WASHINGTON — Mayors must take the lead if they hope to improve their cities’ infrastructure, with the help of federal partners, New Orleans Mayor Mitch Landrieu said.
Infrastructure funding is important because metropolitan populations will grow by 24% over the next 30 years, placing more strain on roads and bridges, Landrieu added.
He issued the call to action at the U.S. Conference of Mayors’ winter meeting here Jan. 24.
The group’s gathering came a week before President Donald Trump was to unveil his long-awaited infrastructure plan.
“You can’t rebuild roads without the mayors of America. Identifying the problem without proposing a solution is no solution at all,” said Landrieu, who also is the conference president. “Here is where we’re inextricably linked to leaders in Washington. We will not rebuild our country’s infrastructure unless cities lead the way. Mayors must have a true partner in Washington, D.C. Mayors must lead the way.”
According to Landrieu, the United States faces a $4.6 trillion infrastructure deficit that makes the country uncompetitive with other nations.
“The president correctly said America is getting beaten around the world by not having infrastructure that works,” Landrieu said. “Americans right now see chaos and confusion coming from Washington, D.C., and it causes anxiety. Mayors are forced with no choice but to govern, and we have to govern in real time. Go big or go home.”
At a meeting Jan. 24 with some mayors, Trump said the plan will be released shortly after his State of the Union address and probably will create an investment slightly larger than the initial $1 trillion projection. “We’re also working to rebuild our crumbling infrastructure by stimulating a $1 trillion investment, and that will actually, probably, end up being about $1.7 trillion,” Trump said at the meeting. “We’ll probably be putting that in a week or two, right after the State of the Union address.”
All of the mayors were expecting to meet with the president, but many boycotted after the Department of Justice on Jan. 24 increased pressure on “sanctuary cities” seeking public safety grant money, warning that they could be legally forced to prove they are cooperating with federal immigration authorities.
Trump had been touting a 10-year, $1 trillion infrastructure plan, explaining that $200 billion would come from existing federal accounts, while the remaining $800 billion will come from private-sector investments.
Chicago Mayor Rahm Emanuel flatly said that the infrastructure plan does not supply enough funds for states hoping to conduct infrastructure projects. Emanuel, who previously was chief of staff for former President Barack Obama, expressed skepticism that the upcoming plan will be effective.

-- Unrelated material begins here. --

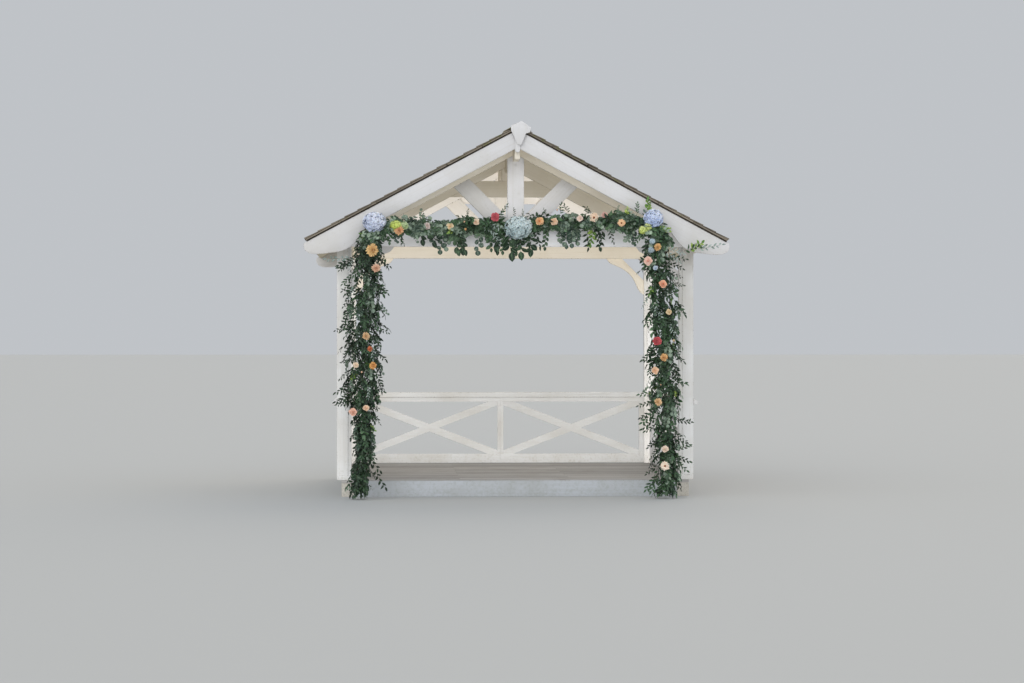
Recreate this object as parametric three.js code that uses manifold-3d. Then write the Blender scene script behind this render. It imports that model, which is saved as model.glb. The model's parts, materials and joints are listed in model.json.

“Two hundred billion, for a trillion-dollar goal, is fairy dust. The emperor wears no clothes when it comes to his plan,” Emanuel said.” He and Landrieu were among mayors to boycott meeting with Trump.

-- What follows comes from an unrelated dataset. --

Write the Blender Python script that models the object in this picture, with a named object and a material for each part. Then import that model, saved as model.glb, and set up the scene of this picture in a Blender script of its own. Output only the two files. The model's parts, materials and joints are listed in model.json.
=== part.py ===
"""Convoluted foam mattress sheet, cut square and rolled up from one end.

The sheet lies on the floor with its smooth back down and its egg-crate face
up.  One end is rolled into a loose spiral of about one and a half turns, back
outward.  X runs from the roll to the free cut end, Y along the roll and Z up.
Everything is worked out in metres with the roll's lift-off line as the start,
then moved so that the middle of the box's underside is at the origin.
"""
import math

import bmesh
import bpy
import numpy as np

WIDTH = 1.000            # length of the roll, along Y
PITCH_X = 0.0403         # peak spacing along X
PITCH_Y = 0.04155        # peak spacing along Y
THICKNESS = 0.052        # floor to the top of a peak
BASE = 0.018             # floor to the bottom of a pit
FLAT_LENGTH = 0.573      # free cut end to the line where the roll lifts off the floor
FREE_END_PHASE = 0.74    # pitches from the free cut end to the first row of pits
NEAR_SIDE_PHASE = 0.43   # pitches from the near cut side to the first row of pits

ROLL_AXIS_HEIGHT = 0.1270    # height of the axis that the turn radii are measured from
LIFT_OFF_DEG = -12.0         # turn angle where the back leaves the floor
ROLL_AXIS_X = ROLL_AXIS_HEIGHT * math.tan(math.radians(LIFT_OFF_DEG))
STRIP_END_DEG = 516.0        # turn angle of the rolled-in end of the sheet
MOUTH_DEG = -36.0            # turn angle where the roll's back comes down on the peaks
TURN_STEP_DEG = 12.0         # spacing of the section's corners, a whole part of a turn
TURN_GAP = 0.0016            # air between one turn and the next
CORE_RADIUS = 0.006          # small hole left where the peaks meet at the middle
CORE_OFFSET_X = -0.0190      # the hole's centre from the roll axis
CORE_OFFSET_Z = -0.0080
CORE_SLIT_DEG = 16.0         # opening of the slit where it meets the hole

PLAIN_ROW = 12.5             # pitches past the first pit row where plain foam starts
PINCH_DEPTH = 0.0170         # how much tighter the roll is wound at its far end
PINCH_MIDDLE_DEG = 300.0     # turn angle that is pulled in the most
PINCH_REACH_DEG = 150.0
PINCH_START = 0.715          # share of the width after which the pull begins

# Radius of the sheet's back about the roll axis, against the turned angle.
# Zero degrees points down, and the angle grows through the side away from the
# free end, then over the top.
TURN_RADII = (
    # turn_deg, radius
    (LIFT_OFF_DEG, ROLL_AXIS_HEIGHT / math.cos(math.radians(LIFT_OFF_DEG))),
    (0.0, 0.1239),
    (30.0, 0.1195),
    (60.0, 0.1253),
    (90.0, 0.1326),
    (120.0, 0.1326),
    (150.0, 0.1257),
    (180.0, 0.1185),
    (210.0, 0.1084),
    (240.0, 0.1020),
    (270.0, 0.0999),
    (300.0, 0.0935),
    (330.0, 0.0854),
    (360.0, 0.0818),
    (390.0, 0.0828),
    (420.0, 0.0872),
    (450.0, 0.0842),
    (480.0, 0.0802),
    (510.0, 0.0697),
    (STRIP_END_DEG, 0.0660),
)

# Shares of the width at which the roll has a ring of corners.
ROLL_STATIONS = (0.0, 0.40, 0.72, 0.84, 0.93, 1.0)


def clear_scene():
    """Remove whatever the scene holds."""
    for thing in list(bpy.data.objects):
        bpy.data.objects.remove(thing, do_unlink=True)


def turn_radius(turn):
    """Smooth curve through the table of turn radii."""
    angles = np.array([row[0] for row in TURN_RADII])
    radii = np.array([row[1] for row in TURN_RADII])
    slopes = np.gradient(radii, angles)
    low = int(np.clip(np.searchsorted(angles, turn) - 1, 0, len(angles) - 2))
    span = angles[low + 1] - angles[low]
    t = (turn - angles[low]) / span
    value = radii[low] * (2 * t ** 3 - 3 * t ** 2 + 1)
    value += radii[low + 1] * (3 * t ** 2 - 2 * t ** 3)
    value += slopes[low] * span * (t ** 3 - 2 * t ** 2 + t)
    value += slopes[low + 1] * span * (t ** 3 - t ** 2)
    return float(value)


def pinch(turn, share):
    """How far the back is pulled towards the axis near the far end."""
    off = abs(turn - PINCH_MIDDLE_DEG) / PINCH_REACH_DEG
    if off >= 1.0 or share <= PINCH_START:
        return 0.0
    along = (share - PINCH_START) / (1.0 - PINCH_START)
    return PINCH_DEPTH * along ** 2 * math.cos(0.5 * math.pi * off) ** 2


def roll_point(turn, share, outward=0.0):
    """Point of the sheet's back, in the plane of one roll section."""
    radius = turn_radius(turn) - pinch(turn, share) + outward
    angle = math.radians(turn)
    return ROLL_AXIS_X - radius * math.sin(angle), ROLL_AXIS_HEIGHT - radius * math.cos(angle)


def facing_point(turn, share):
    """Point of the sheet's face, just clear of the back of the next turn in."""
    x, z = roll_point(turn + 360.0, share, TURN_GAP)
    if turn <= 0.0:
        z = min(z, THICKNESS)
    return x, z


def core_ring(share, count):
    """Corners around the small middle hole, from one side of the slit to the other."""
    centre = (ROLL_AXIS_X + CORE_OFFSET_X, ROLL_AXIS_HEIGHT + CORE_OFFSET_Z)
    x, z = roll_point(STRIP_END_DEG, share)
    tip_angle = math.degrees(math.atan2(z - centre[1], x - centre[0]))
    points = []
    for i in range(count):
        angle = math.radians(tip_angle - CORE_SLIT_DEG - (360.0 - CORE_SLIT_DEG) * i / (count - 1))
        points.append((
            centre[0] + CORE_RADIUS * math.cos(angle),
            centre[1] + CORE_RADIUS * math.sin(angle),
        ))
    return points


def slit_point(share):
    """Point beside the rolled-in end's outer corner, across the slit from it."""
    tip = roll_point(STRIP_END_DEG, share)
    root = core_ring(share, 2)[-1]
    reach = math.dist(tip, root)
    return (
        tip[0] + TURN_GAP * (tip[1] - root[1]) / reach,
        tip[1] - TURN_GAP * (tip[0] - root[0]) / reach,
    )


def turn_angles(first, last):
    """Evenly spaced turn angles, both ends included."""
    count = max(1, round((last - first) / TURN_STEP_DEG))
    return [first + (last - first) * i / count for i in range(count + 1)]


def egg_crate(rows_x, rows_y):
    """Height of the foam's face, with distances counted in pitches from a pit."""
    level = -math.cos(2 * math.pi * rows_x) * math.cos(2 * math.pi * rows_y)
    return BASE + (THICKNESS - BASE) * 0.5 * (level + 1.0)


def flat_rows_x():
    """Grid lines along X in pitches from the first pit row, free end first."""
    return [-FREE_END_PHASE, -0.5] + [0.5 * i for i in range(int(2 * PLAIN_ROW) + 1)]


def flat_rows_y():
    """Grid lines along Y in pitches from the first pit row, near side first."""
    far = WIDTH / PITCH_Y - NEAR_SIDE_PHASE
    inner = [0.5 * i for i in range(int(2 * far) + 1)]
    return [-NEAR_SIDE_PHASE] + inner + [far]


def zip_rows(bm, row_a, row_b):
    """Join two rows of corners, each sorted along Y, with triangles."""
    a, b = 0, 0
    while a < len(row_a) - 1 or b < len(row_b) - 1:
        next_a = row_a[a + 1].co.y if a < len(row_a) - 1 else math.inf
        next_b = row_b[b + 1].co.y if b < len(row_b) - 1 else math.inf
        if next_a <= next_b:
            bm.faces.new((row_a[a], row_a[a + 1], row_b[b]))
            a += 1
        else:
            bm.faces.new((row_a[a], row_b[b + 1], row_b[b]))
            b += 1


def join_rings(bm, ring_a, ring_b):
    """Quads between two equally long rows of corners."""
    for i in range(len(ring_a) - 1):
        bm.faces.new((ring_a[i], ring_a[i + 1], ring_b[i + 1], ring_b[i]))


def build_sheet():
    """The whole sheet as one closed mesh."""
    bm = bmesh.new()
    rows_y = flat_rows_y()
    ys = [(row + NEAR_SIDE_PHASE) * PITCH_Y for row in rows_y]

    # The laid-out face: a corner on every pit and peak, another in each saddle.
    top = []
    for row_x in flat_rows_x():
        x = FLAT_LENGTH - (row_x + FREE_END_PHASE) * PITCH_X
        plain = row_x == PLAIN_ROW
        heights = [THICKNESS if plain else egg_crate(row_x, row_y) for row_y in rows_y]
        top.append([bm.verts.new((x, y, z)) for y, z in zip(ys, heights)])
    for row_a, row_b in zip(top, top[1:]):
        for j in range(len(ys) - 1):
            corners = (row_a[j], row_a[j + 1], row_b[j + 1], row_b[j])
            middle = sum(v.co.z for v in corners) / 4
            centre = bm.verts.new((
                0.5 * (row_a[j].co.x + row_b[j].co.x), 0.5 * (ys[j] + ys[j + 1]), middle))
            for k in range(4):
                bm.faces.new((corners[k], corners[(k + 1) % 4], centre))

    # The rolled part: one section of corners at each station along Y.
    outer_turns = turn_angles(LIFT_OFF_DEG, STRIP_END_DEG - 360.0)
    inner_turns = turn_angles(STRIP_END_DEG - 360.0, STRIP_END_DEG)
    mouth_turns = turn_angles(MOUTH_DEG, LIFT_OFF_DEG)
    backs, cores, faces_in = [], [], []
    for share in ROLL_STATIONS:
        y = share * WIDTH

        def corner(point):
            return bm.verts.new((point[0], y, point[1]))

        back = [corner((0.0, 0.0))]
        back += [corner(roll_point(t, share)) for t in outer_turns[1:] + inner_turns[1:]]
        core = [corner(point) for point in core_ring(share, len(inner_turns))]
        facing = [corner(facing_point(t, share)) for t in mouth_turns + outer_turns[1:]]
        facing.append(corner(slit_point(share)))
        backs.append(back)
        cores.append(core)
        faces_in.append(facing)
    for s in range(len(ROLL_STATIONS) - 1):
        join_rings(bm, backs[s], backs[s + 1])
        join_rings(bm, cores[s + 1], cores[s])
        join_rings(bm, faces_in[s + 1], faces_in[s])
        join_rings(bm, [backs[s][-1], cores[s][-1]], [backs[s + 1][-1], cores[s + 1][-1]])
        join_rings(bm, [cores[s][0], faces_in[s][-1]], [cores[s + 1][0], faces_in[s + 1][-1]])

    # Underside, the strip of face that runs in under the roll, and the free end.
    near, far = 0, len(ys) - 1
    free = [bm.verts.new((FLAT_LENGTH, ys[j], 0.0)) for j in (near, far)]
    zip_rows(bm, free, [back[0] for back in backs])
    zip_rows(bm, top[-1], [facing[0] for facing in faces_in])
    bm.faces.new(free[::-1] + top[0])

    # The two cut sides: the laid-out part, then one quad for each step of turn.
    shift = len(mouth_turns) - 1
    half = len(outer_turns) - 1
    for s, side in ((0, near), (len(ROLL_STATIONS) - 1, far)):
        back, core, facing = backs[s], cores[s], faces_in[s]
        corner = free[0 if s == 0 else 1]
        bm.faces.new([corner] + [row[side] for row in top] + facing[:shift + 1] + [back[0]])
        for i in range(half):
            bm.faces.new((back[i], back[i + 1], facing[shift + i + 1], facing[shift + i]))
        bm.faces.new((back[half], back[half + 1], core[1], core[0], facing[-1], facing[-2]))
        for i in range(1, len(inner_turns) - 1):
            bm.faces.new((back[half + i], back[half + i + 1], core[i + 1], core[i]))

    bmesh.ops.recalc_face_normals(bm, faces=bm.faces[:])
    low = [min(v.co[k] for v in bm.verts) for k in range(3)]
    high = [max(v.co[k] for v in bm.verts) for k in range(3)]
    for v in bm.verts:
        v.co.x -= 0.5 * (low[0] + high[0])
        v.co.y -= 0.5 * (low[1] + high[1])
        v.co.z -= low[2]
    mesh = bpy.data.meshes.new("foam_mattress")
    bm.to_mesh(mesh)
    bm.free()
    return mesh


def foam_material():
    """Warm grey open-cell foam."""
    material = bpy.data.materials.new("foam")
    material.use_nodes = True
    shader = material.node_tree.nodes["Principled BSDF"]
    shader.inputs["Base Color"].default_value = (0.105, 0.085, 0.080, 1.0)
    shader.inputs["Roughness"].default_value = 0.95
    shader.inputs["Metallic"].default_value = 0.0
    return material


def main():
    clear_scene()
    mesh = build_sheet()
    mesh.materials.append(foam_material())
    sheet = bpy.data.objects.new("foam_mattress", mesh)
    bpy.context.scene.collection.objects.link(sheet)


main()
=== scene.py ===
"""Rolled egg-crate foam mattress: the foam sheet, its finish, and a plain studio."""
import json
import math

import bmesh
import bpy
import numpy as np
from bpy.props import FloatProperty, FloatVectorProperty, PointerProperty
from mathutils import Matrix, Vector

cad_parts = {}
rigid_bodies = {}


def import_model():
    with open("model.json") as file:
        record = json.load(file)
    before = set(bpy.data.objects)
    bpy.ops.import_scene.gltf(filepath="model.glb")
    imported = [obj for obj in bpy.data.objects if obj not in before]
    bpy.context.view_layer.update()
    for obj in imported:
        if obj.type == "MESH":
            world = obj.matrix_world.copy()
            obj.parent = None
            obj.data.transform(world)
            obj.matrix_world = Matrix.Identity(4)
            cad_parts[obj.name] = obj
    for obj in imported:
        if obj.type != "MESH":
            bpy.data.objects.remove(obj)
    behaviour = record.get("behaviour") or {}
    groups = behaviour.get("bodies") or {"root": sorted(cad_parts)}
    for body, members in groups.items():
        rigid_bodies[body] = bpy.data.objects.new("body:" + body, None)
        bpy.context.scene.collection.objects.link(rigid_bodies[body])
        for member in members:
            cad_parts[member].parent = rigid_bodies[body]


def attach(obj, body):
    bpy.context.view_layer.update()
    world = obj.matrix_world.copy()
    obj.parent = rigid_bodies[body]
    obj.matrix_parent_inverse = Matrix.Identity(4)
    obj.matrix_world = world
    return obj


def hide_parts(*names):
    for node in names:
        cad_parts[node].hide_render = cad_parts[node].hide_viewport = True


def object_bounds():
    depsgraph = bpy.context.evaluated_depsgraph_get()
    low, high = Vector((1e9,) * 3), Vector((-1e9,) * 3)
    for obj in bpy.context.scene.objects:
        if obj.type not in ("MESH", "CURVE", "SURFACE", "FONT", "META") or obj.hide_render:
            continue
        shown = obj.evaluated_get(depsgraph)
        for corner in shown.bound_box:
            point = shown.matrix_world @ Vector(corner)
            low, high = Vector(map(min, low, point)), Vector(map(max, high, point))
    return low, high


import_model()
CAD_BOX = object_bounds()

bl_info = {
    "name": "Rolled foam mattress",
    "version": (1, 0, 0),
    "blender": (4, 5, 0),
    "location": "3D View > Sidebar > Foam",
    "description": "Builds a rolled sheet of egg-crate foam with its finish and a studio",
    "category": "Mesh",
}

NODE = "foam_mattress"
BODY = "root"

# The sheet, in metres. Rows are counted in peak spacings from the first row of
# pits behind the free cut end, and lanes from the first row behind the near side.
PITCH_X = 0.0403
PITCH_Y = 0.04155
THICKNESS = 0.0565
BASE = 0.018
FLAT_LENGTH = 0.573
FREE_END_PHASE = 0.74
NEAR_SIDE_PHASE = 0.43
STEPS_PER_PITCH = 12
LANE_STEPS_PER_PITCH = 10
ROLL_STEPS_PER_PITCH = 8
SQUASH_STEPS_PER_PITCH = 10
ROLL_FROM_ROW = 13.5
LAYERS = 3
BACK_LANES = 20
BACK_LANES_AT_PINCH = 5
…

Landrieu said that, more than anything, he hopes the infrastructure plan is functional and works for cities and local jurisdictions. He said the nation’s roads, bridges and airports need a lot of help and that mayors are eager to engage with White House officials on this issue.
Sen. Tim Scott (R-S.C) underscored the importance of infrastructure, saying that states need sufficient funds to support their systems.
“In order for us to deal with infrastructure needs around the country, we’re going to need more money than we’ve ever had,” he said, noting that it took him 33 minutes to get some 3 miles from his office to meeting site. “When I was a younger man, I could have run that,” he quipped.